(begin)

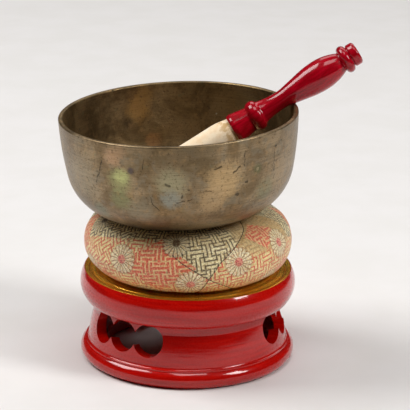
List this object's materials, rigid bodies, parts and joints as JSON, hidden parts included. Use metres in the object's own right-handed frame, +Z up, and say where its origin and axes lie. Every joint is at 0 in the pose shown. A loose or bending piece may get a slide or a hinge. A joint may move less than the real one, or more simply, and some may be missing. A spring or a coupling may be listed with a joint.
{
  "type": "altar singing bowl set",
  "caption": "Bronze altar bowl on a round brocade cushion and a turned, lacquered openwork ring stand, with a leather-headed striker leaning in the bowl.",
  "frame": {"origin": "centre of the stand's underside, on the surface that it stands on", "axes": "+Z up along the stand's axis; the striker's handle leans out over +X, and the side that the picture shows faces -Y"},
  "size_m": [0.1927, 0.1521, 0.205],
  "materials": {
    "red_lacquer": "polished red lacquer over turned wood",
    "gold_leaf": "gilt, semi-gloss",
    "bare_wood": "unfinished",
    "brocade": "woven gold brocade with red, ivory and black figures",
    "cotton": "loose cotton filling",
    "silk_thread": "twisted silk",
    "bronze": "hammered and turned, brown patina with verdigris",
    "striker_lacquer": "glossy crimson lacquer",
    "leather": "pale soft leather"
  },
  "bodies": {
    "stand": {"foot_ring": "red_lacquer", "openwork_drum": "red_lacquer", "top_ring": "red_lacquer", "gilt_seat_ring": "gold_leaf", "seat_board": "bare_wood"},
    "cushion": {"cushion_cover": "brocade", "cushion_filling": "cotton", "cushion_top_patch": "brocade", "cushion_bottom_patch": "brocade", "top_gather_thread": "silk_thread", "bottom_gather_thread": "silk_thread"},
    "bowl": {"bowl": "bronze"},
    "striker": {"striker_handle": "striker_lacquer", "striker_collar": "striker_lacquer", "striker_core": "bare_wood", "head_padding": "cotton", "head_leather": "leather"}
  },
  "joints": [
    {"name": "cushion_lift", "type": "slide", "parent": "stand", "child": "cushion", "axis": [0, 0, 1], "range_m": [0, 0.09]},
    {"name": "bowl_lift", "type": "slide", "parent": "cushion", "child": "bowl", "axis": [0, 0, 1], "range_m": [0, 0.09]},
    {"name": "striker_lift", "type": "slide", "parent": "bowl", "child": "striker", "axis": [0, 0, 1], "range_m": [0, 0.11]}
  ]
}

(end)
(begin)

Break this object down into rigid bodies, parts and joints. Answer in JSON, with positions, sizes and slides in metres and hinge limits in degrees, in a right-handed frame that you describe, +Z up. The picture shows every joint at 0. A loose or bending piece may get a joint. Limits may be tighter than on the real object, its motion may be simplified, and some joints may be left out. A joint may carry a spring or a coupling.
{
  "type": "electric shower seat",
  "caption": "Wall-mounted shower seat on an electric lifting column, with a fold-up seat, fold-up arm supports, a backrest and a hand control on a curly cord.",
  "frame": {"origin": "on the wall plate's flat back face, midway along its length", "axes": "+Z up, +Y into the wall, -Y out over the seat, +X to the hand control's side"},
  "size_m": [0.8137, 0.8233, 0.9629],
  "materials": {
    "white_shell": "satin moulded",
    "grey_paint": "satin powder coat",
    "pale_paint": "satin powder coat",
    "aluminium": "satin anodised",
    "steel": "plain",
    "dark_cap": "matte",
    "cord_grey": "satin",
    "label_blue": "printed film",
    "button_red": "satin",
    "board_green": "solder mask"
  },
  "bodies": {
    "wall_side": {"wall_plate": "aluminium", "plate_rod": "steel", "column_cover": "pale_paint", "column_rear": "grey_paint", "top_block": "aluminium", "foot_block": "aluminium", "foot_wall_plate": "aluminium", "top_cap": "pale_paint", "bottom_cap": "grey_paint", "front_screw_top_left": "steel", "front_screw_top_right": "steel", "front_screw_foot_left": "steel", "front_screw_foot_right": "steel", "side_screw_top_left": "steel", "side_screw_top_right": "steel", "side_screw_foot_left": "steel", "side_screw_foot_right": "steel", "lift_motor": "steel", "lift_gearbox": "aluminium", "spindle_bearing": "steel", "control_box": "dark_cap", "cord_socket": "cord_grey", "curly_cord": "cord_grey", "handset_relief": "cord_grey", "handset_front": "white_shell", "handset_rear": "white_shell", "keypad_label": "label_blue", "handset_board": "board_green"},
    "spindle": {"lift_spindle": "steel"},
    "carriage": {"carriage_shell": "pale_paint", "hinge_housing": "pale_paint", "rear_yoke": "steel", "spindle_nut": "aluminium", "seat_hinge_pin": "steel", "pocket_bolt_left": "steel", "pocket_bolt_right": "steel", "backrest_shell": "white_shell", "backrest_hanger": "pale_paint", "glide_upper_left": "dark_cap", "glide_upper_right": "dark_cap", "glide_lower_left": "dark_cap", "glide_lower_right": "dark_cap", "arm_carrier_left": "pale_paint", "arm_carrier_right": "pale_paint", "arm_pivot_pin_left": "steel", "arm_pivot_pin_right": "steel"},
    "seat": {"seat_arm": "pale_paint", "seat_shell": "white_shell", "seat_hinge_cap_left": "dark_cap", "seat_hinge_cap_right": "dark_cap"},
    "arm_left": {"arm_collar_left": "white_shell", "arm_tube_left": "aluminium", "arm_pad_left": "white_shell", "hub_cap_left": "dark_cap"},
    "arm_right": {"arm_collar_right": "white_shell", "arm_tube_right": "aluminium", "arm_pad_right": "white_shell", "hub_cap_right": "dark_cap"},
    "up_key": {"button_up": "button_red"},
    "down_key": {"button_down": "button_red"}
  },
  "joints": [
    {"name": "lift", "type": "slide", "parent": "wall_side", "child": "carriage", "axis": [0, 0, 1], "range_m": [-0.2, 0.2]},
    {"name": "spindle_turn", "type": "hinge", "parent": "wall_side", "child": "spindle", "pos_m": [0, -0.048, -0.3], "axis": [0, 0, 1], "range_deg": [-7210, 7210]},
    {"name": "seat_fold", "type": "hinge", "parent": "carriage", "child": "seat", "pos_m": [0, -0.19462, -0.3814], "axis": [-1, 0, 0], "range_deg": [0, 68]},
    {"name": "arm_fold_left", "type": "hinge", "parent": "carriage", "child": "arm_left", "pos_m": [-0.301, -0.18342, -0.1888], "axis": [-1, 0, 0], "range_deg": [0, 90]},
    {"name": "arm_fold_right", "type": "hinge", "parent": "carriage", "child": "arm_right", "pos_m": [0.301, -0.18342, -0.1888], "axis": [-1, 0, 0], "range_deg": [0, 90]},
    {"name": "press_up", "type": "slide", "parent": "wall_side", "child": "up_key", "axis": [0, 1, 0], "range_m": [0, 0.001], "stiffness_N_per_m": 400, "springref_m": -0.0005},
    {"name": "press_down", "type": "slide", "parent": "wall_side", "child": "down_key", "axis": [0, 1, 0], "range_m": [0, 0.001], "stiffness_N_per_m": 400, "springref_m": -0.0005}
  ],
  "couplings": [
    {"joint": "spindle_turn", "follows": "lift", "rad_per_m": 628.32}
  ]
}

(end)

What this task involves
Filter the entries down to the lines containing "bending". Copy each of those lines.

Solution to the exercise
List this object's materials, rigid bodies, parts and joints as JSON, hidden parts included. Use metres in the object's own right-handed frame, +Z up, and say where its origin and axes lie. Every joint is at 0 in the pose shown. A loose or bending piece may get a slide or a hinge. A joint may move less than the real one, or more simply, and some may be missing. A spring or a coupling may be listed with a joint.
Break this object down into rigid bodies, parts and joints. Answer in JSON, with positions, sizes and slides in metres and hinge limits in degrees, in a right-handed frame that you describe, +Z up. The picture shows every joint at 0. A loose or bending piece may get a joint. Limits may be tighter than on the real object, its motion may be simplified, and some joints may be left out. A joint may carry a spring or a coupling.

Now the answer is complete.